Multiple supply chain reports now confirm that Apple will announce its first foldable iPhone alongside the iPhone 18 lineup in September 2026. The device reportedly uses a clamshell design (similar to the Samsung Galaxy Z Flip) rather than the book-style fold, and early display samples show virtually no visible crease.
Design and Display Details
Apple’s foldable features a 7.9-inch flexible OLED main display that folds in half to create a pocketable device roughly the size of a standard iPhone. The cover screen is a 4.0-inch OLED panel, significantly larger than Samsung’s Flip cover screens, which means you can handle most quick tasks without opening the phone.
The crease problem that has plagued Samsung and Motorola foldables since their inception appears to be solved. Apple reportedly developed a custom hinge mechanism using ceramic-coated titanium components that distribute fold stress across a wider area. Display samples from suppliers show a crease that is nearly invisible to the naked eye under normal lighting conditions.
Apple has clearly studied what frustrates users about existing foldables. If you have been tracking the iPhone 17 evolution, this foldable represents the biggest form factor change since the original iPhone.
Specs and Performance
The foldable iPhone will reportedly run the A20 Pro chip, the same silicon expected in the iPhone 18 Pro. That means full flagship performance, including on-device AI capabilities, rather than the compromised chips Samsung puts in its foldables. Battery capacity is rumored at 4,200mAh, which is respectable for a clamshell design.
The camera system is the trade-off. Supply chain leaks suggest a dual-camera setup (48MP main plus 12MP ultrawide) rather than the triple-camera Pro system. Apple is prioritizing a thin fold profile over cramming in a telephoto lens. Given how close the standard iPhone cameras already come to Pro models, this is an acceptable compromise for most buyers.

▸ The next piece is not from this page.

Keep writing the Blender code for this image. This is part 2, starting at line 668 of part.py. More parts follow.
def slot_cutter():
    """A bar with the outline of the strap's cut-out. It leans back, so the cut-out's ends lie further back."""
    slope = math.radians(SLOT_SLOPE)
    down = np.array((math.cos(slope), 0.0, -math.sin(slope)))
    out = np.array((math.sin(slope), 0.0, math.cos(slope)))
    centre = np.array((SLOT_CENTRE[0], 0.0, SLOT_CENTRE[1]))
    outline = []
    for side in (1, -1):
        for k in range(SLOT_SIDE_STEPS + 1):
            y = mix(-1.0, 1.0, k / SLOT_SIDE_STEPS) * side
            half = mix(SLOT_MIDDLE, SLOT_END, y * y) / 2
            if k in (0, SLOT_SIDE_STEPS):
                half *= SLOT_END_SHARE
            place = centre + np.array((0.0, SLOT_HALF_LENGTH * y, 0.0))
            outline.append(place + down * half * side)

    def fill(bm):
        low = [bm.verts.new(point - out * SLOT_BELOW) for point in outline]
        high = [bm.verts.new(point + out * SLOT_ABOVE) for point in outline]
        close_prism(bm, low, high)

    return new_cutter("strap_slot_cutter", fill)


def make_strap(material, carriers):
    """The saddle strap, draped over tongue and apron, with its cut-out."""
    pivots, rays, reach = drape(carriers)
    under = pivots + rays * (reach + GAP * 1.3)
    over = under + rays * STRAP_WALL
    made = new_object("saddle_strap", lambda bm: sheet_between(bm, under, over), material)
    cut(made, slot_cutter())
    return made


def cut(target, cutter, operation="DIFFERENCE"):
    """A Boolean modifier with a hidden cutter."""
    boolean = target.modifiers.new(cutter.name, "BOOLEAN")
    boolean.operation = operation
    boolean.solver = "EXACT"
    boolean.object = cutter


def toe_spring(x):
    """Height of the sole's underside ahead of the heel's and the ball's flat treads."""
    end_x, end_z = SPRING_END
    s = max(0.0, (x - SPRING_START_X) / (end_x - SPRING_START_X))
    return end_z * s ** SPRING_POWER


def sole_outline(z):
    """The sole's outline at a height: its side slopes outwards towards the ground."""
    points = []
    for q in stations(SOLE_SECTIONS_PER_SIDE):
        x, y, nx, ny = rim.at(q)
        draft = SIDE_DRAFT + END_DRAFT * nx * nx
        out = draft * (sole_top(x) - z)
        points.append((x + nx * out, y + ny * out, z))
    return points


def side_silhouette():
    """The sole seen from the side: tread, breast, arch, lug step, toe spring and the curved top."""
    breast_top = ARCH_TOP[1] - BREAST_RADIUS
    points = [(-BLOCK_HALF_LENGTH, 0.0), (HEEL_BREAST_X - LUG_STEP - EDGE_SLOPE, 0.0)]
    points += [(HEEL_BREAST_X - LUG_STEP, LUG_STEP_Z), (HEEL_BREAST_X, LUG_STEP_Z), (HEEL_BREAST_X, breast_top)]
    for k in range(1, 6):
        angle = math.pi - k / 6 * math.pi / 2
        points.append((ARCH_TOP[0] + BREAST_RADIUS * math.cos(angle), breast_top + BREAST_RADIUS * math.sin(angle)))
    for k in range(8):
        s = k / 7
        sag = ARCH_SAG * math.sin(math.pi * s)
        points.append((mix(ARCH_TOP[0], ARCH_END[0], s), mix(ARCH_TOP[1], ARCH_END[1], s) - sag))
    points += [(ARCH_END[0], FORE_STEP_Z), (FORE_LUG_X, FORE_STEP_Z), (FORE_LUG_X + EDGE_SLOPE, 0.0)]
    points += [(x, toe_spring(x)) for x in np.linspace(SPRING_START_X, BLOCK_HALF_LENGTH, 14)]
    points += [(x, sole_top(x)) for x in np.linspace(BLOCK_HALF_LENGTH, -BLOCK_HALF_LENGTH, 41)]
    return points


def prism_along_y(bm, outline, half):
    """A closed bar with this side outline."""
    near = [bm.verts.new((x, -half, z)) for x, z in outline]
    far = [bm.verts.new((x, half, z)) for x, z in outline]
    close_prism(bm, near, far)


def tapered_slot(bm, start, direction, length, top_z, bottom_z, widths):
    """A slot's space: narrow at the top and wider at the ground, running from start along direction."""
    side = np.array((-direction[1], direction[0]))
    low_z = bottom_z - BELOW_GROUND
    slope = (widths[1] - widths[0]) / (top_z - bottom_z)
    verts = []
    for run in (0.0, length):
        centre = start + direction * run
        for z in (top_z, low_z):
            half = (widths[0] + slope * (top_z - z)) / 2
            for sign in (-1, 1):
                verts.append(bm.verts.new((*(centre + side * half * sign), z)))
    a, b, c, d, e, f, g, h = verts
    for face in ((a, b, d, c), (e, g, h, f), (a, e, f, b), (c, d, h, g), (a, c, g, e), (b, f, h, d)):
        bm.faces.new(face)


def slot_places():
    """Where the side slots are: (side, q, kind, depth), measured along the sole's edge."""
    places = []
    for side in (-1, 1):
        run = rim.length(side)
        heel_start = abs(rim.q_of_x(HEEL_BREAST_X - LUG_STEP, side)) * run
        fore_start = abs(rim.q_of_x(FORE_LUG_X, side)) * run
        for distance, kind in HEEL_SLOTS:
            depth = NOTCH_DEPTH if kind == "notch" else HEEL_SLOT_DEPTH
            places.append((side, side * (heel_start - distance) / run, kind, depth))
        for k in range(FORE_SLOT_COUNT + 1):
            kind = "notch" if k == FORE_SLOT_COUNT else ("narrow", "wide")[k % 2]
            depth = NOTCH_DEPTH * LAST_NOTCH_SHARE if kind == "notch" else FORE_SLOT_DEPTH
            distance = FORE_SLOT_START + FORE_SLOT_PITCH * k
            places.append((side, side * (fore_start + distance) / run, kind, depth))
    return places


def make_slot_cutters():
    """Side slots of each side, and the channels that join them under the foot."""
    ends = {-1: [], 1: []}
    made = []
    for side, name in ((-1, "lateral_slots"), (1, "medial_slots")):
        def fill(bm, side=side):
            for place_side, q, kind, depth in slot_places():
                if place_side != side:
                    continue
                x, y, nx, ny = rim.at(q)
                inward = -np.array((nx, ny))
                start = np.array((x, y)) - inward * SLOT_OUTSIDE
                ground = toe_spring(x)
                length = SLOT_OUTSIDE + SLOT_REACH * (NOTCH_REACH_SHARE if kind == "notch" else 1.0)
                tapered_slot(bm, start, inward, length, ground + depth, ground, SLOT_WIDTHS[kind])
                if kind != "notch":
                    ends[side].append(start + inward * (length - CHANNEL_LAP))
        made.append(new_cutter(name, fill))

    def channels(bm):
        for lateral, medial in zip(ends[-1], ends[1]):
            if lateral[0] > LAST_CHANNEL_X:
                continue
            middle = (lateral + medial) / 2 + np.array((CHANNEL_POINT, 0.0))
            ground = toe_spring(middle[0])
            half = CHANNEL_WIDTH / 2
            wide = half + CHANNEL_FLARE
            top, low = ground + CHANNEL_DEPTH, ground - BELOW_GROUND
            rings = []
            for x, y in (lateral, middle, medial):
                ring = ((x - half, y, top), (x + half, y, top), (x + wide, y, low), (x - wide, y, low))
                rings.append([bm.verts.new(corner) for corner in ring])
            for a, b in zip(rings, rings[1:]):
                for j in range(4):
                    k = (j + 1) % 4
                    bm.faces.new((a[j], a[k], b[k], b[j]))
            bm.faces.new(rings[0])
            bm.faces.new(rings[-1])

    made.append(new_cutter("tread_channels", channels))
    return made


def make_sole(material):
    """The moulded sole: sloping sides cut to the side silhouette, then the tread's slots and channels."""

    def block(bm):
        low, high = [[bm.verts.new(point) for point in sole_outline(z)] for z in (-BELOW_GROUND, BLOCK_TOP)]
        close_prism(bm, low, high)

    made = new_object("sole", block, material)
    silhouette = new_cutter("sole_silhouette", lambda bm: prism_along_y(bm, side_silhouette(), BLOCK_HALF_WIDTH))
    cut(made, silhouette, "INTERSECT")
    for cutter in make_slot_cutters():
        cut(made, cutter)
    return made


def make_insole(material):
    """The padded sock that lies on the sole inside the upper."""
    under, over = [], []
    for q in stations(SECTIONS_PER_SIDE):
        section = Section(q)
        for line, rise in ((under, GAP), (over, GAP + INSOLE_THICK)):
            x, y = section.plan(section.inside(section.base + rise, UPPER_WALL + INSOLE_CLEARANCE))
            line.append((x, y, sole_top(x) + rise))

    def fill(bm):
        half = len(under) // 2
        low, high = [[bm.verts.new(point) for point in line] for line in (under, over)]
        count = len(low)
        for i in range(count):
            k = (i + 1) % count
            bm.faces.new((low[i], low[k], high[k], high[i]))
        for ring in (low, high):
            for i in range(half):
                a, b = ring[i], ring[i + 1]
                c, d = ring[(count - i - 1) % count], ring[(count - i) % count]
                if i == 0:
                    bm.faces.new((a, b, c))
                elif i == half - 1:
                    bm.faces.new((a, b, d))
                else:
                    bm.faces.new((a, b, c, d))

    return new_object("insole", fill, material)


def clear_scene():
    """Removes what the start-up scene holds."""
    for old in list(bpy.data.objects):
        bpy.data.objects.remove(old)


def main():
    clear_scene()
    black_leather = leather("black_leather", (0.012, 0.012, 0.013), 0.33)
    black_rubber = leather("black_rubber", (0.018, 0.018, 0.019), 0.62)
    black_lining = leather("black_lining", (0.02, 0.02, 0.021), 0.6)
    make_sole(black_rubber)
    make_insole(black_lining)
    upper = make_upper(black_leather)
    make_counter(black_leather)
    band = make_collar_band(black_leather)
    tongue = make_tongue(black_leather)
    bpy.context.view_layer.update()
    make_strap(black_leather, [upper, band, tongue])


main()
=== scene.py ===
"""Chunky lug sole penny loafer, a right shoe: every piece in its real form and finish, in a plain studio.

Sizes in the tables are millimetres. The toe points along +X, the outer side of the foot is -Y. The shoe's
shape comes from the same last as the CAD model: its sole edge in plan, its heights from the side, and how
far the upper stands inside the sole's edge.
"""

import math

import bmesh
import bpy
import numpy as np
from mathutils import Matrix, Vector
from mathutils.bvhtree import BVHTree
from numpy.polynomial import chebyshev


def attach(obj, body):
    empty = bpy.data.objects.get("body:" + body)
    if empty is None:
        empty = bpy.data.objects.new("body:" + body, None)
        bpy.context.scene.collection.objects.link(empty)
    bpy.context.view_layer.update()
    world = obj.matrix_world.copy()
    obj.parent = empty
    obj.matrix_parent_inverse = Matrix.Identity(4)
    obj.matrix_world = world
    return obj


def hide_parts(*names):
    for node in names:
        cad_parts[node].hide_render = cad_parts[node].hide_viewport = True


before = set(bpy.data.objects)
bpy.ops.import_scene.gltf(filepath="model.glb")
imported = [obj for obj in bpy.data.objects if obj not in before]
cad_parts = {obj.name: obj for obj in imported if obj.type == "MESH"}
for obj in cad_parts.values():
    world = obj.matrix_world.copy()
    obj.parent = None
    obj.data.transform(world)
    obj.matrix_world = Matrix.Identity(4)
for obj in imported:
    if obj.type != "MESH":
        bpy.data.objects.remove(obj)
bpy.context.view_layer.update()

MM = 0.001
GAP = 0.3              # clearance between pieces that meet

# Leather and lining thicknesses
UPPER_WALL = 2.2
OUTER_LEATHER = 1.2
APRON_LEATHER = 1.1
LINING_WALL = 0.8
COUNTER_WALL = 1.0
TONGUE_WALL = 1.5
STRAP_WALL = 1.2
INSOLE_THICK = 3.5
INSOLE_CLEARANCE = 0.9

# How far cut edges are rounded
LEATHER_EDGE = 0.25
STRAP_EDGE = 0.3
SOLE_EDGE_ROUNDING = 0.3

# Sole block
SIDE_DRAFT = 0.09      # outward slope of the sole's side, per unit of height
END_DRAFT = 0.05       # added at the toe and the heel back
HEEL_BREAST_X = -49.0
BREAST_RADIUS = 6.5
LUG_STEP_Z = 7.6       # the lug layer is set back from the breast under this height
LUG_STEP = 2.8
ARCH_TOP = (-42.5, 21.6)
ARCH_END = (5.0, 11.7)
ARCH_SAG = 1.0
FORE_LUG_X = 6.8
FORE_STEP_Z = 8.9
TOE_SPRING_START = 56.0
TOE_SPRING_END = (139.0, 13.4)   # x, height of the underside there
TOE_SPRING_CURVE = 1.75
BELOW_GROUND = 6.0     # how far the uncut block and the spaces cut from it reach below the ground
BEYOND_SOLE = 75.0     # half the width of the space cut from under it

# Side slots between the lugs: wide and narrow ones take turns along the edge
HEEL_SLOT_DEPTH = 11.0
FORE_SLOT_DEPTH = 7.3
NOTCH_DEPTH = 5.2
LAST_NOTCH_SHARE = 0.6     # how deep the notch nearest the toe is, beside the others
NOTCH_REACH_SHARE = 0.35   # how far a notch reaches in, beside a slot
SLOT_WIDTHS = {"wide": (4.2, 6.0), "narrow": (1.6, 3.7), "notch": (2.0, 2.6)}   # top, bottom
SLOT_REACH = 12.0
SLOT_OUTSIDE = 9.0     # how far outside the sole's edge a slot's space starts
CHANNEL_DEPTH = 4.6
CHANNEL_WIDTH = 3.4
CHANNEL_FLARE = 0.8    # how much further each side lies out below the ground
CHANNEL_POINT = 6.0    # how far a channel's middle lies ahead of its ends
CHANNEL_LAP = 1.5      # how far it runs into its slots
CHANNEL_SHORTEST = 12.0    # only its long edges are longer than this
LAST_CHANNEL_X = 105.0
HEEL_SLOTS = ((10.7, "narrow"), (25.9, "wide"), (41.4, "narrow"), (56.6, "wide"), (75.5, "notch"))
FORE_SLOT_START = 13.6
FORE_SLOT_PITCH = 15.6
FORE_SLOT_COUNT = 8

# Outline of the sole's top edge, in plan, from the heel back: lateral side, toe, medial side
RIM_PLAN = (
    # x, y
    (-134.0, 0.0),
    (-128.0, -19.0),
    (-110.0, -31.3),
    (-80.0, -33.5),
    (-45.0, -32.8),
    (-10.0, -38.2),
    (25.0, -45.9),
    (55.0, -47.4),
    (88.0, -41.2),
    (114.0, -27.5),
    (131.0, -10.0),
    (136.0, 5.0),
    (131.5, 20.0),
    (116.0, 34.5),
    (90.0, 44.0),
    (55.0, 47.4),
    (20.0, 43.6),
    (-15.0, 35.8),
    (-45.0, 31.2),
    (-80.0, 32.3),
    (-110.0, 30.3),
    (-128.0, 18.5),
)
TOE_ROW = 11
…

Pricing and Market Position
Pricing is expected between $1,799 and $1,999, placing it above the iPhone 18 Pro Max but below what Samsung initially charged for the original Galaxy Z Fold. Apple is positioning this as an ultra-premium product for early adopters rather than a mass-market replacement for traditional iPhones.
Apple’s late entry into the foldable market is deliberate. Samsung has been iterating on foldables since 2019, working through durability issues, software optimization, and consumer education. Apple waited until the technology matured enough to meet its quality standards. Whether that patience pays off depends on whether the crease-free display and custom hinge deliver on the promise.
Should You Wait for It?
If you are currently using an iPhone 15 or older and planning to upgrade, waiting five more months for the September announcement is reasonable. If you already have an iPhone running iOS 26, the foldable is a luxury upgrade rather than a necessary one.
The bigger question is durability. First-generation products, even from Apple, carry inherent risk. Samsung’s early foldables had screen failures, hinge problems, and dust ingress issues that took multiple generations to resolve. Apple’s track record with new product categories (battery engineering included) is generally strong, but “generally” is not “guaranteed.” Early adopters should budget for AppleCare.